MAKSE HIMSELF IS TRYING to improve his Twitter-based model. The morning after Trump's election, he met his graduate students and postdocs in the lab. The mood was grim. "Most of them are foreigners," he says, and the anti-immigrant rhetoric of Trump's campaign had been bruising.
They did a postmortem on their Twitter study to look for signs they should have seen. Although the Twitter data were far easier to gather than the polls, they were harder to interpret, posing challenges that pollsters need never consider. For example, among the 73 million tweets about Trump or Clinton in the 4 months before the election, how many were written by humans? Twitter's platform allows "bots"—computer programs imitating humans—to take part in the online discussion. They aren't labeled as such, and to most observers they appear to be enthusiastic fellow voters, echoing political slogans and amplifying a point of view. Deploying such bots is like planting people in an audience to laugh at your jokes.
To use Twitter as a voter opinion poll, Makse's team had to detect all those bots and filter them out first. They did that before election night by analyzing not only the content and timing of the tweets, but also information about the accounts behind them. A telltale sign of a bot is an account that does not use one of the standard Twitter software clients and relentlessly retweets content from other accounts verbatim. As they debotted their data, a stark pattern emerged: Whereas the pro-Trump tweeters were riddled with bots, those supporting Clinton seemed almost exclusively human. The effect the bots had on the election remains an open question.

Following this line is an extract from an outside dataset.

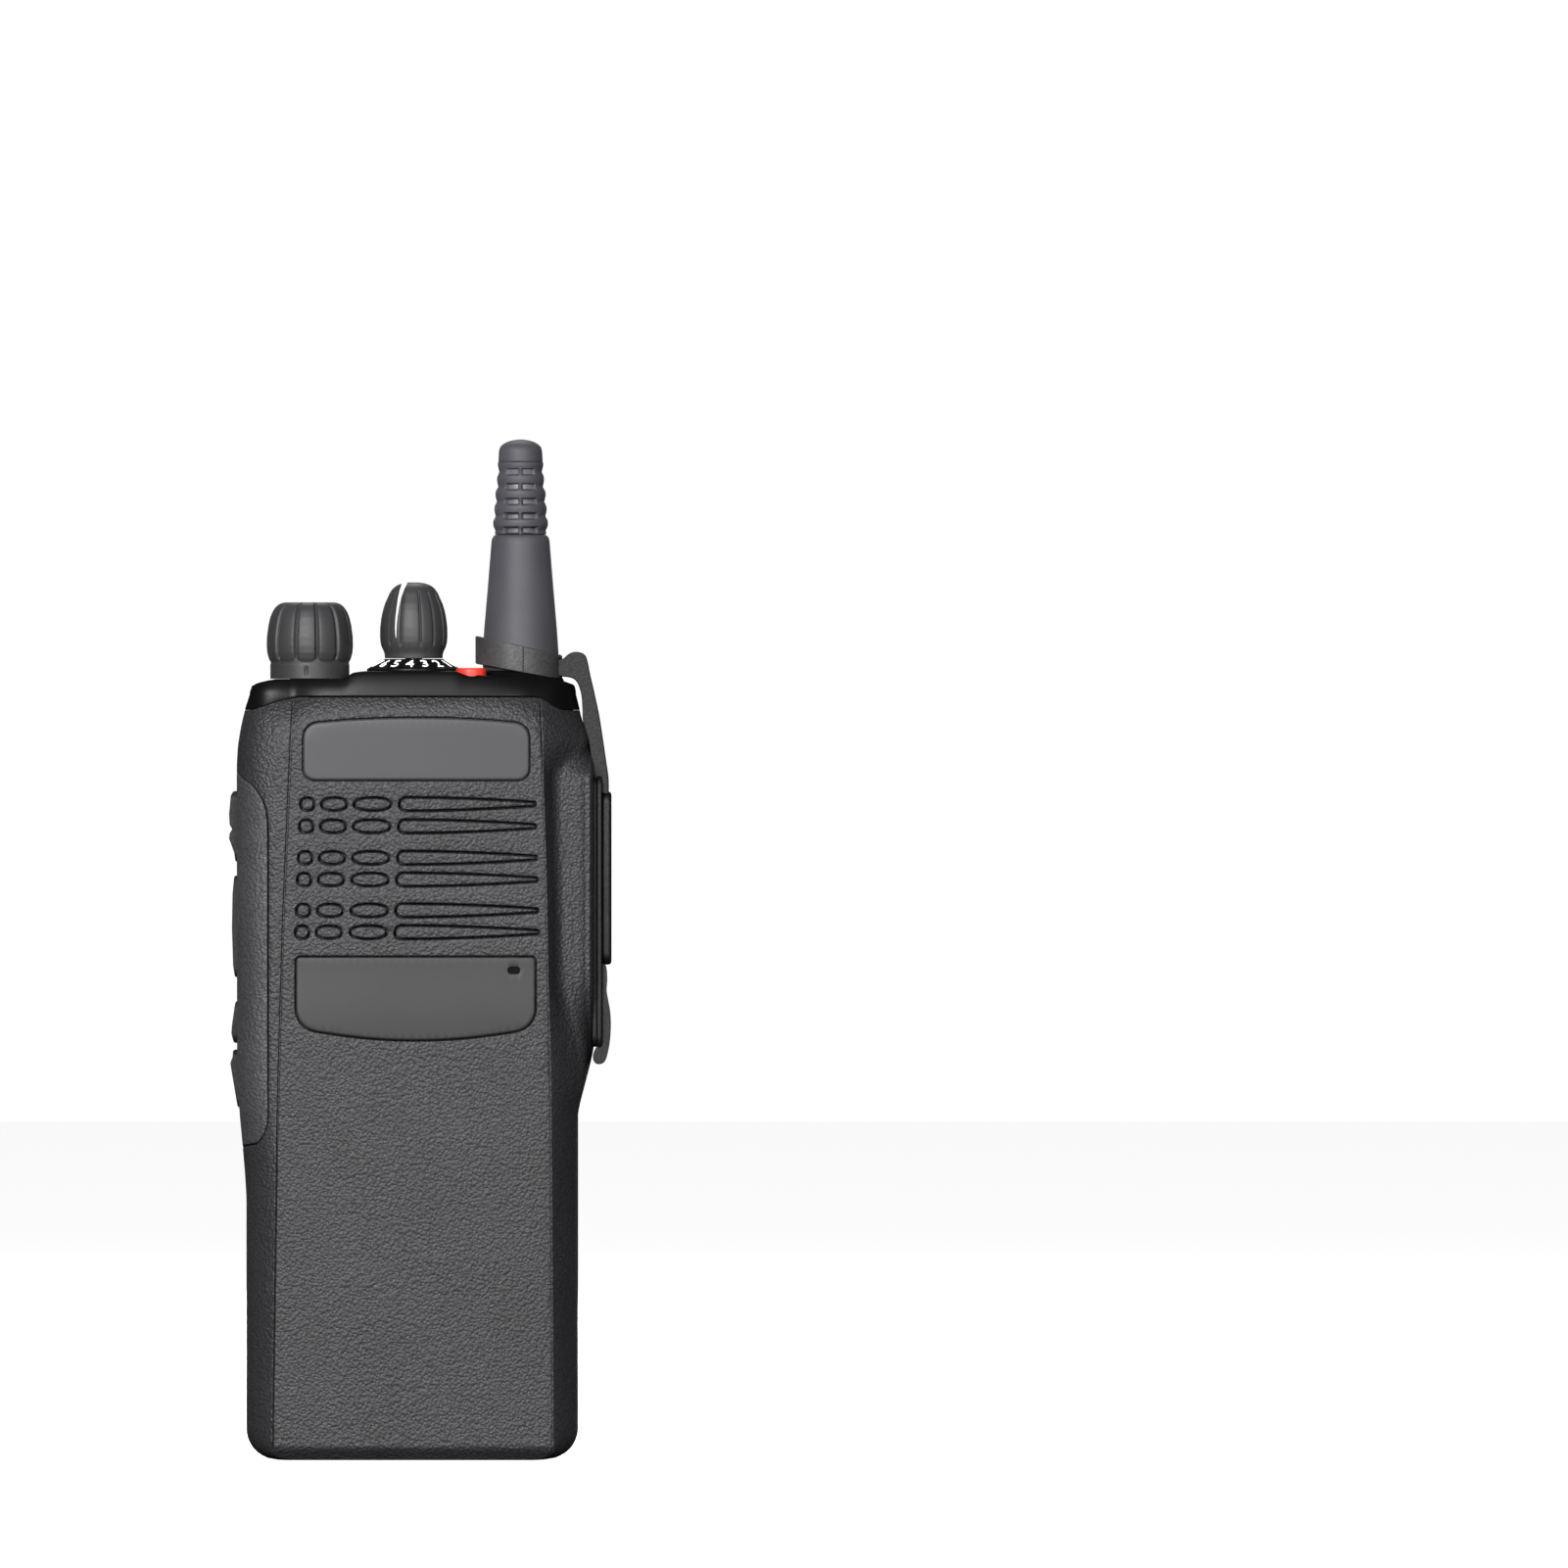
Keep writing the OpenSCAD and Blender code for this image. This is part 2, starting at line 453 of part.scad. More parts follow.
strap_pts = [[25.0, 141.9], [26.6, 141.7], [30.1, 141.5], [30.9, 140.7], [31.3, 137.4], [31.9, 135.2],
    [32.7, 130.3], [33.7, 123.5], [34.35, 119.2], [34.35, 117], [33.35, 117], [33.35, 120.1], [32.6, 120.1],
    [31.2, 126.6], [30.2, 130.8], [29.8, 134.6], [29.3, 136.1], [28.4, 136.8], [25.0, 136.9]];
module cover_strap() color([0.12, 0.12, 0.125]) {
    difference() {
        union() {
            intersection() {
                zcyl([18.8, ant_c[1]], 7.6, 130, 150);
                xz(-20, 10) polygon([[11, 143.8], [26.6, 141.9], [26.6, 136.5], [11, 139.6]]);
            }
            intersection() {
                xz(-9.4, -3.6) polygon(strap_pts);
                blk(24, 40, -20, 10, 110, 150);
            }
        }
        zcyl(ant_c, 6.85, 130, 150);
    }
}

// ---------- chassis and electronics ----------
module chassis() color([0.72, 0.72, 0.74]) {
    difference() {
        xz(1.02, 2.9) rr2(-cav_x + 0.1, wall + 0.1, cav_x - 0.1, cav_top - 0.1, 1);
        for (b = boss) {
            ycyl(b[0], b[1], 1.1, 0, 4);
            ycyl(b[0], b[1], 2.05, 1.6, 4);
        }
        blk(-8.1, 8.1, 0, 4, 23.4, 34.6);
        blk(-6, 6, 0, 4, 0, 9.5);
    }
    for (h = hooks) {
        blk(h[0] - 1.5, h[0] + 1.5, 2.8, 5.3, h[1] - 3, h[1] + 3);
        blk(h[0] - 3.5, h[0] + 3.5, 5.25, 6.4, h[1] - 3, h[1] + 3);
    }
}
module housing_seal() color([0.04, 0.04, 0.04]) xz(-0.2, 1) difference() {
    rr2(-26.5, 15, 26.5, 125.8, 3);
    rr2(-24.9, 16.6, 24.9, 124.2, 2);
}
module main_pcb() color([0.1, 0.35, 0.2]) difference() {
    xz(-6, -4.6) rr2(-24.9, 8, 24.9, 118, 1.5);
    for (b = boss) ycyl(b[0], b[1], 2.8, -10, 0);
}
module rf_shields() color([0.78, 0.78, 0.8]) for (s = [[-23, -1, 40, 76], [1, 23, 40, 76], [-23, 23, 80, 112]]) difference() {
    blk(s[0], s[1], -4.6, -1.8, s[2], s[3]);
    blk(s[0] + 0.3, s[1] - 0.3, -5, -2.1, s[2] + 0.3, s[3] - 0.3);
}
module main_chips() color([0.08, 0.08, 0.08]) {
    blk(-18, -4, -7.2, -6, 40, 54);
    blk(3, 13, -7.2, -6, 44, 54);
    blk(-14, -8, -7.0, -6, 62, 68);
    blk(2, 14, -7.4, -6, 60, 68);
}
module chassis_screws() color([0.55, 0.55, 0.57]) for (b = boss) difference() {
    union() {
        ycyl(b[0], b[1], 0.9, -8, 1.7);
        ycyl(b[0], b[1], 1.95, 1.62, 2.85);
    }
    ycyl(b[0], b[1], 0.75, 2.1, 4);
}
module contact_block() color([0.08, 0.08, 0.08]) blk(-8, 8, -1.5, 2.9, 23.5, 34.5);
module spring_contacts() color([0.85, 0.7, 0.35]) for (x = [-5.5, 0, 5.5])
    blk(x - 1.4, x + 1.4, 2.92, bat_y0 - 0.05, 25, 33);
module rear_top_cap() color([0.1, 0.1, 0.105]) difference() {
    intersection() {
        xz(2.92, 13) polygon([[-26, 123.2], [26, 123.2], [27.8, 125], [27.8, seat_z], [-27.8, seat_z],
            [-27.8, 125]]);
        linear_extrude(200) rr2(-27.8, -10, 27.8, 13, 4);
        // keeps clear of the housing's back rim
        union() {
            blk(-40, 40, yb + 0.02, 20, 100, 150);
            blk(-cav_x + 0.1, cav_x - 0.1, 2, 20, 100, cav_top - 0.1);
        }
    }
    blk(-25.6, 25.6, 2, 11.2, 125, 132.4);
}

// ---------- battery ----------
module bat_sil(i) {
    translate([-hw + i, 5]) square([2 * hw - 2 * i, batt_h - 5 - i]);
    translate([-hw + 5, i]) square([2 * hw - 10, 6]);
    for (s = [-1, 1]) translate([s * (hw - 5), 5]) circle(5 - i);
}
module bat_prof(i) {
    translate([-hw + i, bat_y0 - 1]) square([2 * hw - 2 * i, bat_y1 - bat_y0 + 1 - 4.5]);
    translate([-hw + 4.5, bat_y0 - 1]) square([2 * hw - 9, bat_y1 - bat_y0 + 1 - i]);
    for (s = [-1, 1]) translate([s * (hw - 4.5), bat_y1 - 4.5]) circle(4.5 - i);
}
module bat_solid(i, y0, y1) intersection() {
    xz(y0, y1) bat_sil(i);
    linear_extrude(batt_h) bat_prof(i);
}
module battery_case() color([0.09, 0.09, 0.095]) difference() {
    bat_solid(0, bat_y0, 9);
    bat_solid(2, bat_y0 + 1.6, 9.5);
    // keyholes for the four hooks
    for (h = hooks) {
        blk(h[0] - 1.75, h[0] + 1.75, bat_y0 - 1, bat_y0 + 2, h[1] - 3.25, h[1] + batt_slide);
        blk(h[0] - 3.75, h[0] + 3.75, bat_y0 - 1, bat_y0 + 2, h[1] + batt_slide - 3.3, h[1] + batt_slide + 3.3);
    }
    // catch notch, contact pad seats
    blk(-6.3, 6.3, bat_y0 - 1, bat_y0 + 1.25, 3.6, 9);
    for (x = [-5.5, 0, 5.5]) blk(x - 2, x + 2, bat_y0 - 1, bat_y0 + 0.25, 23, 35);
}
module battery_cover() color([0.09, 0.09, 0.095]) difference() {
    bat_solid(0, 9.02, bat_y1);
    bat_solid(2.2, 8, bat_y1 - 1.6);
    // belt-clip grooves, open at the top
    for (s = [-1, 1]) blk(s * hw - 1.1, s * hw + 1.1, 11.2, 13.8, 84, batt_h + 1);
    // label seat and charging pad seats
    xz(bat_y1 - 0.3, bat_y1 + 1) rr2(-19, 34, 19, 92, 2.5);
    for (x = [-14, 14]) ycyl(x, 12, 2.6, bat_y1 - 0.5, bat_y1 + 1);
    // finger grooves across the back
    for (z = [104:3.2:114]) xz(bat_y1 - 0.6, bat_y1 + 1) rr2(-14, z, 14, z + 1.4, 0.6);
}
module battery_cells() color([0.25, 0.4, 0.65]) for (x = [-25.2, 0.2], z = [8, 62.5])
    xz(7.2, 16.3) rr2(x, z, x + 25, z + 53.5, 2.5);
module battery_board() color([0.1, 0.35, 0.2]) blk(-12, 12, bat_y0 + 1.9, bat_y0 + 2.7, 20, 38);
module battery_contacts() color([0.85, 0.7, 0.35]) for (x = [-5.5, 0, 5.5])
    blk(x - 1.95, x + 1.95, bat_y0 + 0.02, bat_y0 + 0.24, 23.05, 34.95);
module charge_contacts() color([0.85, 0.7, 0.35]) for (x = [-14, 14])
    ycyl(x, 12, 2.55, bat_y1 - 0.48, bat_y1 - 0.15);
module battery_label() color([0.3, 0.3, 0.31]) xz(bat_y1 - 0.28, bat_y1 - 0.1) rr2(-18.8, 34.2, 18.8, 91.8, 2.3);

// ---------- battery catch ----------
module battery_catch() color([0.7, 0.7, 0.72]) {
    blk(-5, 5, 0.5, 1.0, 3.9, 14.6);
    yz(-4, 4) polygon([[0.9, 5.2], [2.8, 5.2], [4.5, 6.9], [4.5, 7.9], [4.3, 8.2], [0.9, 8.2]]);
}
module battery_latch() color([0.1, 0.1, 0.105]) difference() {
    union() {
        blk(-6.5, 6.5, -5, -1.5, 0.3, 2.2);
        blk(-8.5, 8.5, -5.2, -1.2, 2.15, 3.4);
        blk(-3, 3, -1.4, 1.65, 2.4, 3.4);
        blk(-3, 3, 1.05, 1.65, 3.3, 4.5);
    }
    for (y = [-4.4, -3.4, -2.4]) blk(-5.8, 5.8, y - 0.25, y + 0.25, 0, 0.7);
}

front_housing();
upper_nameplate();
lower_nameplate();
grille_insert();
speaker_felt();
speaker_frame();
speaker_cone();
speaker_magnet();
microphone();
mic_boot();
top_cover();
channel_dial();
led_light_pipe();
emergency_button();
top_switch();
volume_knob();
volume_shaft();
volume_pot();
channel_knob();
channel_shaft();
channel_switch();
control_nuts();
antenna_socket();
antenna_ferrule();
antenna_boot();
antenna_flex();
antenna_core();
antenna_tip();
antenna_gasket();
ptt_bezel();
side_button_1();
ptt_button();
side_button_2();
side_button_3();
side_switch_board();
switch_domes();
accessory_connector();
connector_contacts();
dust_cover();
cover_gasket();
cover_strap();
chassis();
housing_seal();
main_pcb();
rf_shields();
main_chips();
chassis_screws();
contact_block();
spring_contacts();
battery_case();
battery_cover();
battery_cells();
battery_board();
battery_contacts();
charge_contacts();
battery_label();
battery_catch();
battery_latch();
rear_top_cap();
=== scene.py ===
"""Looks for a hand-held two-way radio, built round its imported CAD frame."""
import json
import math

import bpy
import bmesh
import numpy as np
from mathutils import Matrix, Vector
from mathutils.geometry import delaunay_2d_cdt


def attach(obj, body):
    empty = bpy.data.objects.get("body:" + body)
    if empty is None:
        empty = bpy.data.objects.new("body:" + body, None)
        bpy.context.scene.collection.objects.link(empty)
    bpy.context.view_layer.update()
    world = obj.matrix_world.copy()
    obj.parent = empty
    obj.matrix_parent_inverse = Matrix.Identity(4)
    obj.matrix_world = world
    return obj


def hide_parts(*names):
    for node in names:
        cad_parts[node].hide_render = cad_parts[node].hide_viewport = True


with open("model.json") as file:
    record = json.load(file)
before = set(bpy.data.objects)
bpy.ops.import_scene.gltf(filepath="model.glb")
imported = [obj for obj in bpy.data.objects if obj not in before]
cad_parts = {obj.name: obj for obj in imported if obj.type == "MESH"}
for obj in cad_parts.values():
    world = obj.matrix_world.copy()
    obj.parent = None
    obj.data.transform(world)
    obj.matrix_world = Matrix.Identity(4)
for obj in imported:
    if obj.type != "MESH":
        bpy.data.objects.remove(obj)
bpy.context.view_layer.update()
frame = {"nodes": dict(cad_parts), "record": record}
nodes = frame["nodes"]
MM = 0.001
YF = -18.75


# ------------------------------------------------------------------ materials
def new_mat(name):
    m = bpy.data.materials.new(name)
    m.use_nodes = True
    nt = m.node_tree
    return m, nt, nt.nodes["Principled BSDF"]


def add(nt, kind, x=0, y=0, **kw):
    n = nt.nodes.new(kind)
    n.location = (x, y)
    for k, v in kw.items():
        setattr(n, k, v)
    return n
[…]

Another unknown is the number of Twitter users who are paid hacks. One of the most influential pro-Trump tweeters of all, based on Makse's analysis of the cascades of retweeting in Twitter's echo chamber, was @LindaSuhler. According to the account profile, it is a "Linda Suhler, Ph.D." The internet has no record of that person and direct Twitter messages from Science were never answered.
The close match last November between Twitter-based projections and voter polls could be a fluke. Only more elections will tell. But Makse suspects that both approaches have the same limitation: Certain voters were underrepresented. The Trump voters "just weren't there," he says. The rural U.S. population that propelled Trump to victory may have been the very people not using Twitter or answering pollsters' questions. Either that, he says, or the "shy Trump voter" theory is right: People who intended to vote for Trump tended to keep quiet about it. In retrospect, says Makse, the much higher intensity of tweeting from pro-Trump Twitter users versus pro-Clinton users (see chart, above) "was a red flag" for deep differences between them.
If those biases can be tracked, data from social media could increase the accuracy of election predictions, Makse says. But how much accuracy do we need? There is a downside to psychohistory, Gelman warns. If we could predict election outcomes with perfect fidelity, he says, the act of voting itself "would be meaningless."